Create some view on the D7 site that will expose the content in a machine-readable format (XML, CSV, JSON…)
Create a feed importer on the D8 site that will consume the newly created endpoint and put this data into nodes

Easy, right…? Well, not in Drupal’s world

So, we face some issues:

Problems

In order to have 1) we need to be able to expose the data in a machine-readable format, but Drupal 7 only offers RSS out of the box, and for most content types this is simply not enough (no possibility to configure fields or XML structure, RSS is a closed format)
In order to have 2) once we have 1) the feed importer should be able to process a custom XML/JSON/CSV dataset, and by default the Feeds module in D8 only allows for the following parsers:
- CSV
- Indico
- OPML
- RSS/Atom
- Sitemap XML
So in principle CSV should work, but after analyzing the content I realized CSV would cause trouble since my content contained tabs, semi-colons, quotes, line-breaks, and all sorts of characters that would be problematic for such simple and error-prone format. The rest of parsers are not useful for my custom content.
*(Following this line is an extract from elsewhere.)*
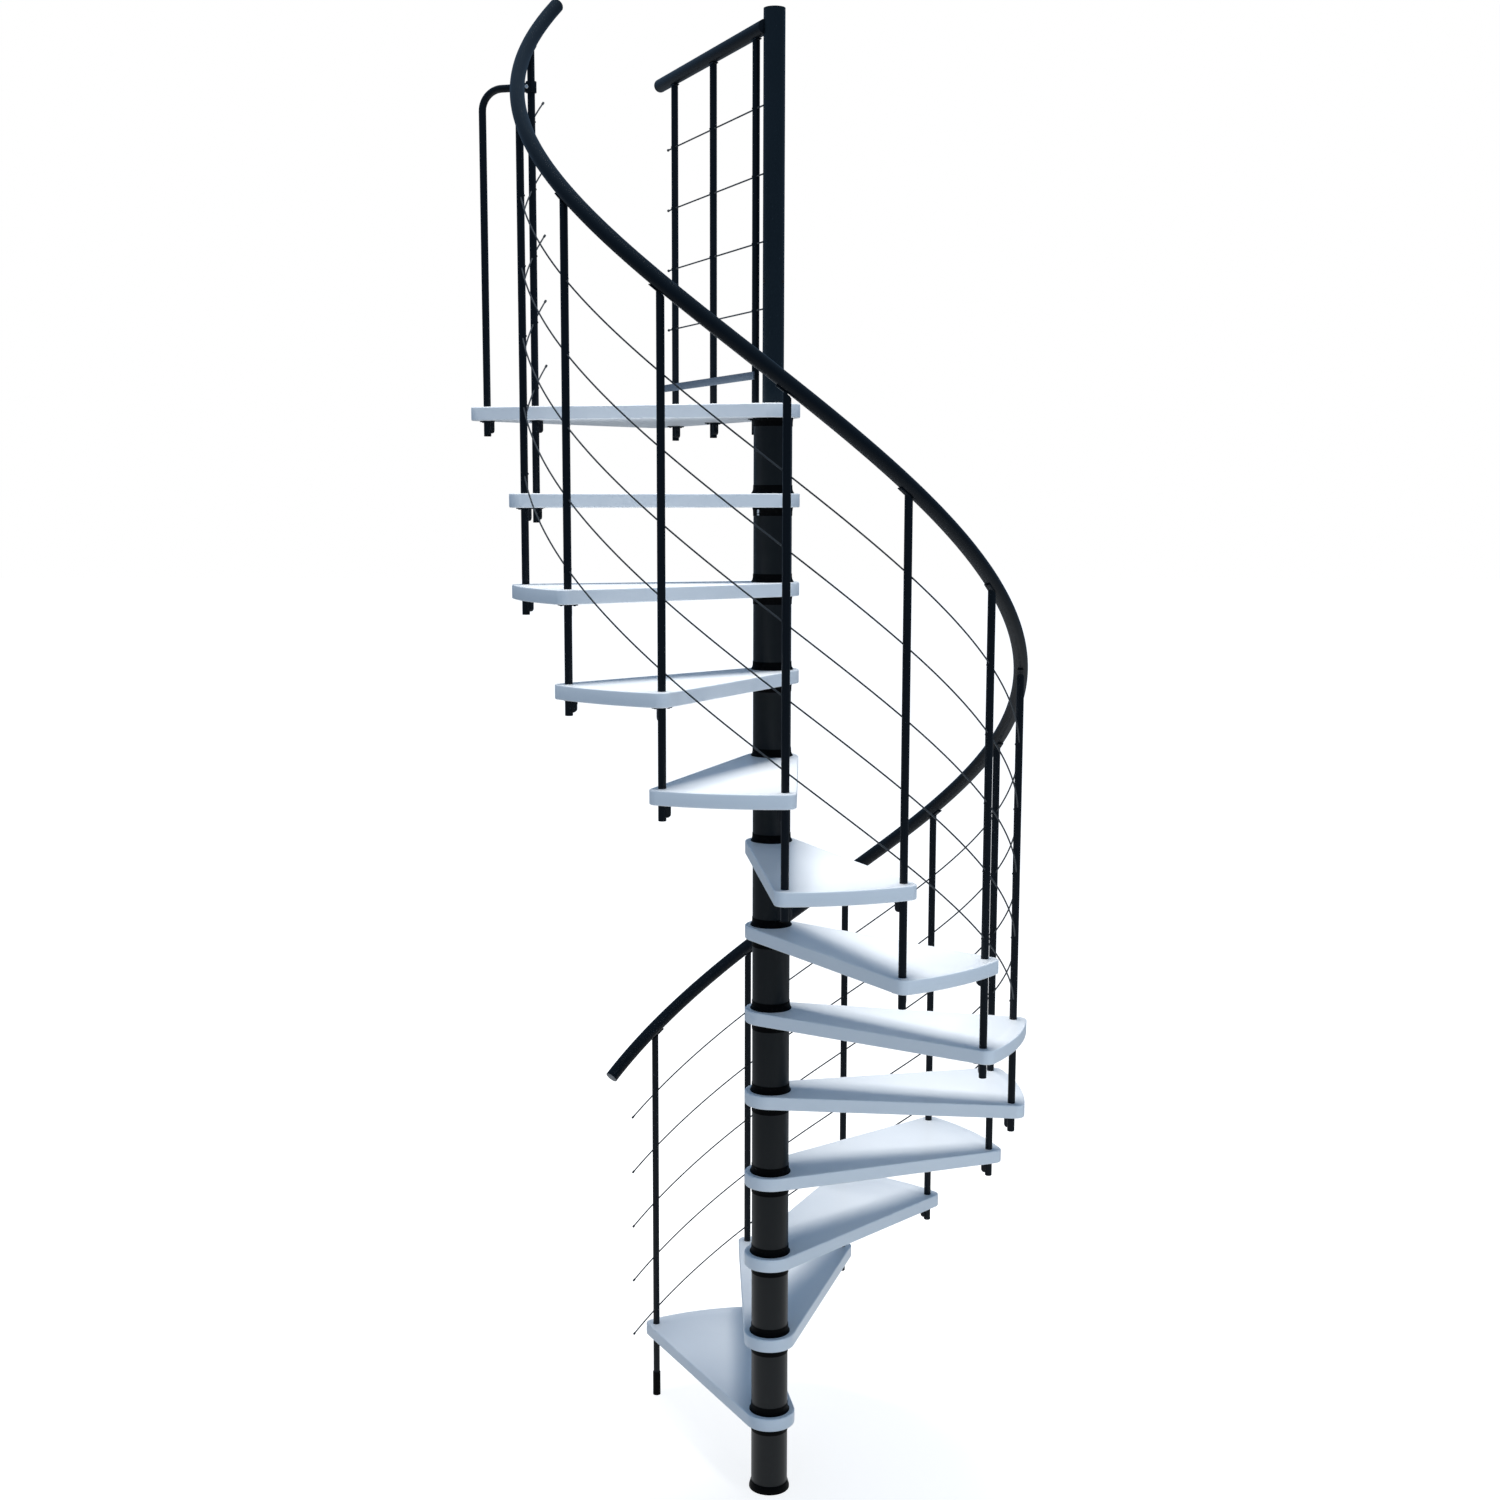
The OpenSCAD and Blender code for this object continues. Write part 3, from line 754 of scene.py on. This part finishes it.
def rope(bm, length):
    """A straight laid rope along Z, from 0 to length. Returns its vertices."""
    rings = round(length / LAY * RINGS_PER_LAY)
    made = bmesh.ops.create_grid(bm, x_segments=2 * LOBES, y_segments=rings, size=1)["verts"]
    for vert in made:
        column = round((vert.co.x + 1) * LOBES)
        along = (vert.co.y + 1) / 2 * length
        radius = CABLE_R * (HOLLOW if column % 2 else 1)
        angle = math.pi * column / LOBES + 2 * math.pi * along / LAY
        vert.co = (radius * math.cos(angle), radius * math.sin(angle), along)
    bmesh.ops.remove_doubles(bm, verts=made, dist=WELD)
    made = [v for v in made if v.is_valid]
    ends = [e for e in edges_of(made) if e.is_boundary]
    bmesh.ops.holes_fill(bm, edges=ends, sides=2 * LOBES)
    return made


CABLE_RUN = math.radians(7.3)
CABLE_LOW = RISE + 0.050
CABLE_GAP = 0.175
cable_length = (FLIGHT + 2 * CABLE_RUN) * CIRCLE / math.cos(SLOPE)
for j in range(CABLES):
    bm = bmesh.new()
    rope(bm, cable_length)
    for vert in bm.verts:
        turn = vert.co.z * math.cos(SLOPE) / CIRCLE - CABLE_RUN
        point, out, up, along = helix_place(turn, CABLE_LOW + j * CABLE_GAP)
        vert.co = point + vert.co.x * out + vert.co.y * up
    bmesh.ops.recalc_face_normals(bm, faces=bm.faces)
    harden(bm, degrees=60)
    piece_from(bm, f"flight_wire_{j + 1}", wire, [f"flight_cable_{j + 1}"])
print("each cable is", round(cable_length, 2), "m long")

# %% [markdown]
# ## The guard's cables
# The guard beside the platform has four short, straight cables. They start
# just clear of the pole and end past the last tube in a ball stop.

# %% Straight guard cables with ball stops
GUARD_CABLE_LOW = PLATFORM_TOP + 0.246
GUARD_CABLE_GAP = 0.1725
GUARD_CABLES = 4
GUARD_CABLE_RUN = 0.055
POLE_GAP = 0.001
BALL_R = 0.004
guard_end = GUARD_FEET[-1] + GUARD_CABLE_RUN
guard_near = math.sqrt(POLE_R ** 2 - GUARD_OFFSET ** 2) + POLE_GAP
axis_turn = Matrix.Rotation(GUARD_AZ, 4, "Z") @ Matrix.Rotation(math.pi / 2, 4, "Y")
bm = bmesh.new()
for j in range(GUARD_CABLES):
    z = GUARD_CABLE_LOW + j * GUARD_CABLE_GAP
    strands = rope(bm, guard_end - guard_near)
    bmesh.ops.transform(
        bm, verts=strands, matrix=Matrix.Translation(on_guard(guard_near, z)) @ axis_turn
    )
    bmesh.ops.create_uvsphere(
        bm, u_segments=24, v_segments=14, radius=BALL_R,
        matrix=Matrix.Translation(on_guard(guard_end, z)) @ axis_turn,
    )
bmesh.ops.recalc_face_normals(bm, faces=bm.faces)
harden(bm, degrees=60)
piece_from(bm, "guard_wires", wire, ["guard_cables"])

# %% [markdown]
# The flight's cables end in small crimped stops just past the end balusters.

# %% Crimped cable stops
STOP_R = 0.0033
STOP_L = 0.008
STOP_OVERLAP = 0.007
STOP_EASE = 0.001
bm = bmesh.new()
for j in range(CABLES):
    for turn, way in ((-CABLE_RUN, -1), (FLIGHT + CABLE_RUN, 1)):
        point, out, up, along = helix_place(turn, CABLE_LOW + j * CABLE_GAP)
        start = point - way * along * STOP_OVERLAP
        rounded_disc(bm, start, way * along, STOP_R, STOP_L, STOP_EASE, count=20)
harden(bm)
piece_from(bm, "cable_stops", wire)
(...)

What is the solution? Here it goes!

Solution

I decided I would go for XML since it’s pretty resilient to inline some encoded HTML (JSON would also do, but I haven’t tried it yet).

So this is what we need to do:

Source D7 site

Install the Views data export module: https://www.drupal.org/project/views_data_export
Create a publicly accessible page view that exposes the data in XML format using this module’s view mode:
Configure the XML format in a way that’s easy to parse by the consuming feed importer. I chose some basic options but these are personal:

image773×463 10.7 KB
Add the fields you need to export. Keep in mind that the XML elements will get their names from the labels assigned to the fields, so I recommend using lowercase, simple names so it’s easier to configure the feed importer later
Set a Path on the DATA EXPORT SETTINGS section, and use None on the Access configuration, so the view is publicly accessible.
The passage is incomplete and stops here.